To my mind, no one in their right mind is Pro-Abortion… that is a term applied to Pro-Choice by the Pro-No-Choice People… They also call themselves Pro Life implying that anyone who disagrees with them is Pro-Death… Actually, I believe in Adoption, but I also believe that a woman has the right to choose, if she chooses abortion I sure as hell don't want her forced to raise a child... in LA there are about 63,000 children as wards of the state (That's Los Angeles, not California... Los Angeles) at least 30,000 are adoptable about 7000 will be adopted, about 1500 of those will be adopted by members of their own family (aunt's-uncles-grandparents)... when are the Pro-No-Choice preachers going to give themselves some credibility and climb down off their pulpits and step up to the plate...?(to mix a half dozen metaphors) The sanctimonious pinheads in South Carolina abused a good law and now all the children will have to pay... The Supreme
Court has literally thrown the baby out with the bathwater... the lawyers and politicians that made the decisions that caused the misery to come won't loose a moment's sleep...
Sunday March 25, 2001
I am psyching up to take Cindy, Calie, Monica and two of Cindy's friends from school to the bowling alley and Sizzler's...this whole excursion has escalated beyond reason, Cindy has built it up to be the high point of her young life and I have no idea what she has told her friends... I wanted to take Cindy and the kids bowling to celebrate her birthday, I called the alley and they said that they can't reserve lanes on the weekends, this would be no problem because with just my kids I could leave and go to "FunLand" or something but now I have at least one parent meeting me at the bowling alley that I have to explain the situation to... Christy is at church and will meet me there with Autumn...after bowling we are going to go to Sizzler's...
I will update this when I get back.
Well, the bowling alley was full, no lanes available till after 8 pm so we went to FunLand... 2 hours of arcade games, boat rides and miniature golf.
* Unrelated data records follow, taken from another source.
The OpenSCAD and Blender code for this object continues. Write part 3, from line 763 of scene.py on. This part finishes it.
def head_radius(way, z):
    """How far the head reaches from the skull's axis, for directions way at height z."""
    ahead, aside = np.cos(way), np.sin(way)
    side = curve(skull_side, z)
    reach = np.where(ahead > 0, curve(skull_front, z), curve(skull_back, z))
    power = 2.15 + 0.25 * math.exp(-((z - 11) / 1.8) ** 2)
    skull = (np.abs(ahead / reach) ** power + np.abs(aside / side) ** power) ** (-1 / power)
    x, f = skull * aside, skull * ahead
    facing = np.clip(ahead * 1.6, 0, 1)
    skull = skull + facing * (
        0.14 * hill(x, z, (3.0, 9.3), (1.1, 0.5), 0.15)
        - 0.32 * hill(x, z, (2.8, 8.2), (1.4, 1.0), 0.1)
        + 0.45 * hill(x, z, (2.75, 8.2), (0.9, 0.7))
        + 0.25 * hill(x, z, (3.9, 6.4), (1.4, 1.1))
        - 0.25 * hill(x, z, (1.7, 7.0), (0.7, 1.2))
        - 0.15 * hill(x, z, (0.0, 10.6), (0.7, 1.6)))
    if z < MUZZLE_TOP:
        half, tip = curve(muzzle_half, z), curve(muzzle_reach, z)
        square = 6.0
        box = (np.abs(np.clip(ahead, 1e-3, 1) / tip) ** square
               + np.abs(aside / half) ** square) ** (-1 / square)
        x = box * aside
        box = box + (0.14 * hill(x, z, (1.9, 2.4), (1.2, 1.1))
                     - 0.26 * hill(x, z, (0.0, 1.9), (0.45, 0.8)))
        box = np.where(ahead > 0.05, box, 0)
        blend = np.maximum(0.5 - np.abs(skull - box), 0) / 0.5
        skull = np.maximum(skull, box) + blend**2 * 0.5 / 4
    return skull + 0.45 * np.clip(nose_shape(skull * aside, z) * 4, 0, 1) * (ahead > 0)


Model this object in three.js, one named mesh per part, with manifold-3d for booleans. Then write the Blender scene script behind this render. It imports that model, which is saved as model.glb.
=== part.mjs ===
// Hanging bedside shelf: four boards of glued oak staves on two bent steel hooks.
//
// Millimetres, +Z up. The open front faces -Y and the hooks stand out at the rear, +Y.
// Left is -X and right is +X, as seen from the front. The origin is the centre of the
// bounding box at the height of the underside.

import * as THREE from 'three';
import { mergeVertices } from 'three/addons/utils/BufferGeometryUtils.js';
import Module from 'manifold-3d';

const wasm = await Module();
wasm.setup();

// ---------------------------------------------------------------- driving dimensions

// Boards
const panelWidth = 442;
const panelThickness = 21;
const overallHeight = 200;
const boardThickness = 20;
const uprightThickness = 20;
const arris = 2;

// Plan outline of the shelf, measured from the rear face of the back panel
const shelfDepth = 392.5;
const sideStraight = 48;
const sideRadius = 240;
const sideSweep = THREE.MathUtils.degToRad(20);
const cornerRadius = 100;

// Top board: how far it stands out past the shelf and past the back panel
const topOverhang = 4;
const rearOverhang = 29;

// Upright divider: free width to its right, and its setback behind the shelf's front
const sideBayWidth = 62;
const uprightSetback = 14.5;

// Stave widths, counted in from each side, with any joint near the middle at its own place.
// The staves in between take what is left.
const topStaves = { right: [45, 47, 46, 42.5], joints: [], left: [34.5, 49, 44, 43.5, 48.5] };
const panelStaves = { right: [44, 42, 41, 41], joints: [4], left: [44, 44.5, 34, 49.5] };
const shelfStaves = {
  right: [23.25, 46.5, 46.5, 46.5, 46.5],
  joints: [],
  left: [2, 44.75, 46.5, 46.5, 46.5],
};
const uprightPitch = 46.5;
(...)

Christy met us there with Autumn, Autumn was a hand full, she was all over the place and wanted to do everything... Cindy managed
to clobber me with a putter, damn near knocked me out, it really startled me. The kids were extraordinarily good, the little girls Cindy invited, Julianne & Heather were very nice, Heather especially. Heather looks after Cindy, they take care of each other at school too I understand.
I dislike being placed in a situation where I feel responsible for others having a good time... yes... even little kids. I would rather have my eyelashes plucked out by a spastic chimpanzee than go through this again... I was a nervous wreck, my hands are still shaking...
Mike called as I was taking the girls home, I picked him up at Jesse's, he hadn't had his medicine... he is a Loony Toon without it... He was bouncing around the house till 22:30... Lumpy too. Mike needs his medicine, he acts like a 3 year-old without it.